Response of a large plate–liquid system to a moving pressure step. Transient and stationary aspects

An unbounded system of a plate in contact with a liquid is presented. The coupling equations are set, accounting for the compressibility of the liquid and the Mindlin–Reissner plate theory. A numerical solution, founded on an explicit scheme, is validated. The resolution is applied to a strip loaded by a unit pressure step spreading uniformly along the strip axis. The simulation for every speed of loading ranging among the characteristic velocities of the coupled system points out how a steady state response can emerge from the transient one. The steady state solution is theoretically established, which agrees well with the numerical prevision.

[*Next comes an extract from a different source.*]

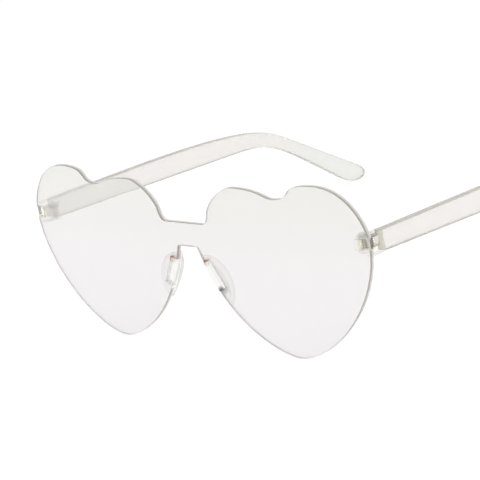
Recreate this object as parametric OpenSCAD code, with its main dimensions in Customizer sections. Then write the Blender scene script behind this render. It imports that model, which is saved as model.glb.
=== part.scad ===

The form of the response is different for every region limited by the characteristic velocities. For a load speed greater than the speed of acoustic waves in the liquid, the pressure propagates along a straight line and the existence of a steady state response is confirmed. On the contrary, for a lower load speed, no pressure front is present and the response always keeps its transient character. The solution shows that displacements obtained in the transient part increase incessantly with time and become quickly larger than in the stationary part. Concerning the stresses, the study reveals that the amplitudes are of the same order in the two parts. The solution can be extended easily to the case of a pressure spreading with a cylindrical symmetry, which can correspond to the real conditions of detonation loading.